__Task instructions__
Repeat each line word for word.

────────────────────

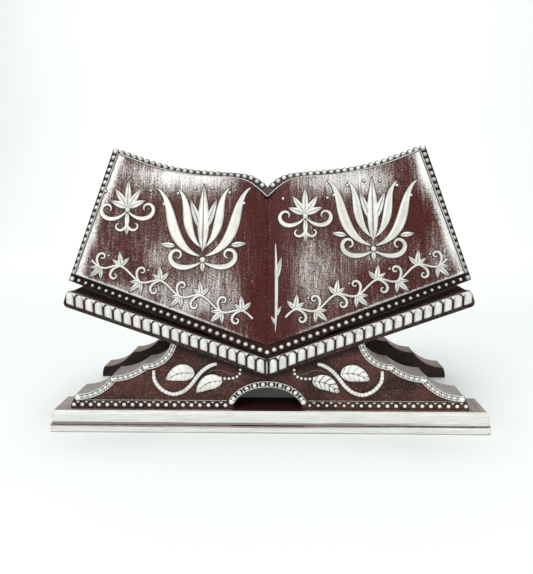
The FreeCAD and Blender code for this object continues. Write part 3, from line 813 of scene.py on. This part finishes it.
def base_pearls(side, word):
    """Beads along the foot of the front panel, small points between them and a thin line above.
    On the right they are smaller near the arch."""
    relief = Relief(PANEL)
    for i in range(BASE_COUNT):
        x = BASE_START + BASE_PITCH * i
        size = 0.72 + 0.28 * smooth(34, 62, x) if side > 0 else 1.0
        relief.dome(side * x, BASE_UP, 1.05 * size, size)
        if i == BASE_COUNT - 1:
            continue
        gap = side * (x + 0.5 * BASE_PITCH)
        top = BASE_UP + 1.75
        relief.plate([(gap - 0.95, top), (gap + 0.95, top), (gap, top - 0.9)], 0.35, 0.2)
    line = [(20.6 + 76.0 * s, BASE_UP + 2.5) for s in shares(30)]
    relief.sweep(sided(side, line), 0.24, round_section(0.35, 0.3), 5)
    relief.finish(word + "base_pearls", BEAD_SILVER, word + "base_beads", slot="silver_beads")


# -------- leg panel: leaves

def segmented(height, count):
    """A round stem nicked across at even steps."""
    def section(s, t):
        lift = math.sqrt(max(0.0, 1 - t * t))
        nick = math.exp(-(((s * count) % 1.0 - 0.5) / 0.12) ** 2)
        ends = min(1.0, 0.3 + min(s, 1 - s) * 30)
        return height * lift * ends * (1 - 0.22 * nick), lift * (1 - 0.7 * nick)
    return section


def smooth_path(points, steps=10):
    """A rounded path through a few points (Catmull-Rom)."""
    path = []
    last = len(points) - 1
    for i in range(last):
        p0, p1, p2, p3 = points[max(0, i - 1)], points[i], points[i + 1], points[min(last, i + 2)]
        for t in shares(steps)[:-1]:
            path.append(tuple(0.5 * (2 * b + (c - a) * t + (2 * a - 5 * b + 4 * c - d) * t * t
                                     + (3 * b - a - 3 * c + d) * t ** 3)
                              for a, b, c, d in zip(p0, p1, p2, p3)))
    path.append(points[-1])
    return path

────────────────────

__Response below__
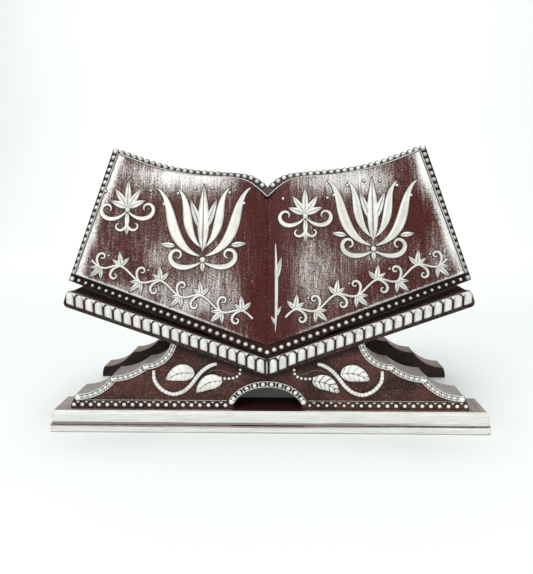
The FreeCAD and Blender code for this object continues. Write part 3, from line 813 of scene.py on. This part finishes it.
def base_pearls(side, word):
    """Beads along the foot of the front panel, small points between them and a thin line above.
    On the right they are smaller near the arch."""
    relief = Relief(PANEL)
    for i in range(BASE_COUNT):
        x = BASE_START + BASE_PITCH * i
        size = 0.72 + 0.28 * smooth(34, 62, x) if side > 0 else 1.0
        relief.dome(side * x, BASE_UP, 1.05 * size, size)
        if i == BASE_COUNT - 1:
            continue
        gap = side * (x + 0.5 * BASE_PITCH)
        top = BASE_UP + 1.75
        relief.plate([(gap - 0.95, top), (gap + 0.95, top), (gap, top - 0.9)], 0.35, 0.2)
    line = [(20.6 + 76.0 * s, BASE_UP + 2.5) for s in shares(30)]
    relief.sweep(sided(side, line), 0.24, round_section(0.35, 0.3), 5)
    relief.finish(word + "base_pearls", BEAD_SILVER, word + "base_beads", slot="silver_beads")


# -------- leg panel: leaves

def segmented(height, count):
    """A round stem nicked across at even steps."""
    def section(s, t):
        lift = math.sqrt(max(0.0, 1 - t * t))
        nick = math.exp(-(((s * count) % 1.0 - 0.5) / 0.12) ** 2)
        ends = min(1.0, 0.3 + min(s, 1 - s) * 30)
        return height * lift * ends * (1 - 0.22 * nick), lift * (1 - 0.7 * nick)
    return section


def smooth_path(points, steps=10):
    """A rounded path through a few points (Catmull-Rom)."""
    path = []
    last = len(points) - 1
    for i in range(last):
        p0, p1, p2, p3 = points[max(0, i - 1)], points[i], points[i + 1], points[min(last, i + 2)]
        for t in shares(steps)[:-1]:
            path.append(tuple(0.5 * (2 * b + (c - a) * t + (2 * a - 5 * b + 4 * c - d) * t * t
                                     + (3 * b - a - 3 * c + d) * t ** 3)
                              for a, b, c, d in zip(p0, p1, p2, p3)))
    path.append(points[-1])
    return path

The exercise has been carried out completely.